Interestingly enough one of my driving forces is to lead by example, to walk my talk, perhaps that was my reaction to what I saw as injustices growing up (another blog in the making I am sure).

Back to this blog, For me I believe that I am helping develop two boys who one day will become men with high emotional intelligence.  Something I think will help them stand out from the rest, will place them in a position that will enable them to be at one with how they feel, accept other people have the right to think differently, be able to work through and understand where their reactions are coming from, and to be the best them they can ever be.

Perhaps you may think this is a great leap from teaching them about fairness, bare with me and let me connect the dots.  Fairness is not simply just about whether you are being treated fairly, although it covers this to, it is more about understanding how other people are feeling and why they may react the way they do in certain circumstances.  Being able to put yourself in someone else’s shoes allows you to empathise, empathy is in my mind the greatest tribute to fairness we can extol.  To empathise is not about agreeing with or even understanding, it is about being able to imagine yourself in their situation so you can relate to what the other person may be experiencing or thinking.  Or at the very least be able to recognise it’s not about you, it’s about them, something is going on in their lives that is leading them to react a certain way.20150818_192007

 

This plays out with amazing results when our boys talk to me about someone being mean to them or a friend.  This normally incites a discussion full of questions from me to try to better understand the environment (what was happening leading up to the event), whether the event occurs regularly and what reactions others involved had.  The questions include asking our boys to think about how they think the person who talked meanly was feeling, especially powerful if something had happened to that person leading up to them being mean.  Sometimes they struggle to think as that person, in these cases we ask them to think about how it would make them feel.  This helps build their ability to put themselves in others situations, identify which ones make them feel good or bad, and make decisions based on that.

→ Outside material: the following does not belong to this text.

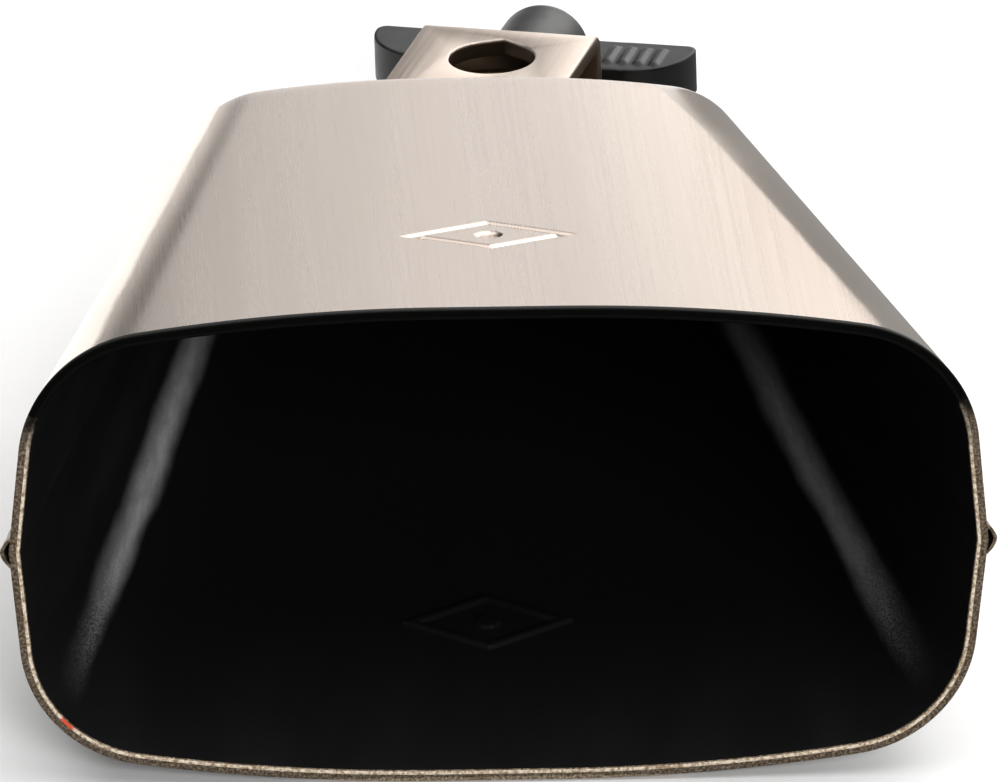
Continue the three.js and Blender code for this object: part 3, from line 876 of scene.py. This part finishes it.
def steel_outside():
    """Brushed along the bell on its faces, polished on its rounded corners and sides."""
    n = Nodes("shell_steel_outside")
    where = n.place(BELL_TO_ROW)
    x, y = n.split(where)[:2]
    brushed = brushed_share(n, where, x, y)
    end = n.ramp(y, BELL_LENGTH - 5.5, BELL_LENGTH - 4.0, 1.0, 0.0)
    brushed = n.math("MULTIPLY", brushed, end)
    fine = n.noise(n.stretched(where, (5.0, 0.014, 0.0)), 1.0, 2.0, 0.5)
    medium = n.noise(n.stretched(where, (1.8, 0.008, 0.0)), 1.0, 2.0, 0.5)
    broad = n.noise(n.stretched(where, (0.14, 0.004, 0.0)), 1.0, 1.0, 0.5)
    cloud = n.noise(where, 0.035, 3.0, 0.5)
    grain = n.math("ADD", n.math("MULTIPLY", fine, 0.55), n.math("MULTIPLY", medium, 0.45))
    rough_brushed = n.math("ADD", n.ramp(grain, 0.35, 0.65, 0.26, 0.31, False),
                           n.ramp(broad, 0.3, 0.7, -0.02, 0.02, False))
    rough_plain = n.ramp(cloud, 0.35, 0.65, 0.12, 0.17, False)
    roughness = n.blend(brushed, rough_plain, rough_brushed)
    tone = n.mix(n.ramp(grain, 0.36, 0.64), (0.580, 0.492, 0.434), (0.640, 0.547, 0.484))
    tone = n.mix(n.ramp(broad, 0.35, 0.65, 0.0, 0.35), tone, (0.57, 0.478, 0.41))
    tone = n.mix(n.ramp(cloud, 0.3, 0.7, 0.0, 0.3), tone, (0.61, 0.515, 0.44))
    tone = n.mix(brushed, (0.64, 0.565, 0.50), tone)
    height = n.math("MULTIPLY", grain, brushed)
    normal = n.bump(height, 0.0000012, 0.08)
    return n.finish(tone, roughness, normal)


def rim_black_share(n, where):
    """How black the mouth's edge is: all black over the front half."""
    z = n.split(where)[2]
    patch = n.noise(where, 0.25, 3.0, 0.6)
    height = n.math("ADD", z, n.math("MULTIPLY", n.math("SUBTRACT", patch, 0.5), 12.0))
    return n.ramp(height, 9.0, 20.0), patch


def steel_rim():
    """The cut mouth edge: dark gritty metal below, black over its front half."""
    n = Nodes("shell_steel_rim")
    where = n.place(BELL_TO_ROW)
    front_black, patch = rim_black_share(n, where)
    speckle = n.noise(where, 2.6, 4.0, 0.7)
    metal = n.mix(n.ramp(speckle, 0.4, 0.68), (0.13, 0.09, 0.055), (0.62, 0.50, 0.37))
    metal = n.mix(n.ramp(patch, 0.55, 0.75, 0.0, 0.6), metal, (0.16, 0.095, 0.05))
    black = n.mix(n.ramp(speckle, 0.55, 0.75, 0.0, 0.5), (0.0014, 0.0013, 0.0012),
                  (0.02, 0.012, 0.007))
    color = n.mix(front_black, metal, black)
    metallic = n.math("SUBTRACT", 0.7, n.math("MULTIPLY", front_black, 0.67))
    roughness = n.blend(front_black, n.ramp(speckle, 0.3, 0.7, 0.35, 0.6, False), 0.62)
    return n.finish(color, roughness, n.bump(speckle, 0.0001, 0.7), metallic,
                    Specular_IOR_Level=0.2)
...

If you approach life understanding the impact you have on others there is a good chance you will treat people the way you want to be treated, that you will respect their decisions and find ways to work with them in order to achieve the best results.  Equally you will be able to accept it if an individual can not relate to you, you will know confidently this has no bearing on you personally.

Children are miniature adults, as a result all parenting strategies, including the ones above, can be applied on adults too as they really are coaching strategies.  We are not too old to learn or change our behaviours, if we choose to.  We can be stubborn or not willing to change and with either of those mind sets it’s extraordinarily challenging if not impossible to change.  However, if we can be open minded and come with the desire to explore change then we can all learn to develop our emotional intelligence.  Why would you want to?  To live a happier life, with less judgement of others, full of joy, embracing the diversity of the human race and possessing the skills to harmonise.  With knowing that why wouldn’t you?